Nonetheless, die hard opponents focus on the strategic costs, deny strategic benefits and assert that the drone program offers tactical benefits at best. They argue that the solution to what they see as a strategic problem is a cessation of the program in Pakistan if not elsewhere.

I have a different approach. First, Pakistan should cease the propaganda campaign against the program. U.S. officials have made this request, thus far to no avail. Second, the United States should counter the campaign with facts about Pakistani complicity and the details of the attack and its victims. This requires transparency about who the victims were, what they did, how the U.S. determined their guilt, with what degree of Pakistani complicity did the attack occur, who were their Pakistani victims among other aspects of the drone attack.
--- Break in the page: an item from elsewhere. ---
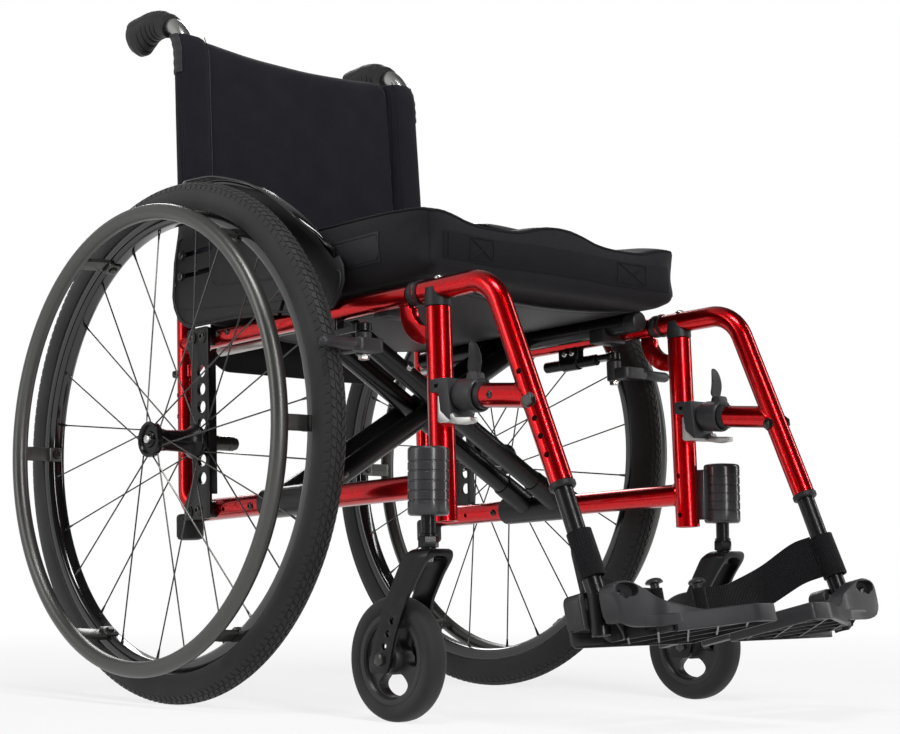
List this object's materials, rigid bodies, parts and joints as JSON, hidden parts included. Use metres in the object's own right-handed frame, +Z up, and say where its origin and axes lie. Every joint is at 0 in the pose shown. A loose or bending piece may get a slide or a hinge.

Needless to say a fundamental question here is what defines “innocent”? What defines a “justifiable target.” Even if we believe some version of the U.S. official narrative that they kill few if any “innocents,” would there be domestic agreement in the United States and Pakistan about what “innocent” and “guilty” means? What evidence threshold exists for such claims? Do these definitions comport with international norms?

Drone attacks (and oddly even suicide bombing) are subject to the same rules of war as other weapon systems under international humanitarian law (IHL). IHL does not proscribe a weapon if the intent is not to kill preponderantly innocent civilians or if the outcomes of its use do not disproportionately result in civilian deaths. Nevertheless the above questions are all legitimate. But they cannot be answered with both the government of Pakistan and United States colluding in this conspiracy of misrepresentation and denial.

If the drone program is going to continue in Pakistan and elsewhere, domestic and international concerns will need to be allayed. There is only one way to do that: expose the program to light of day and analytical scrutiny.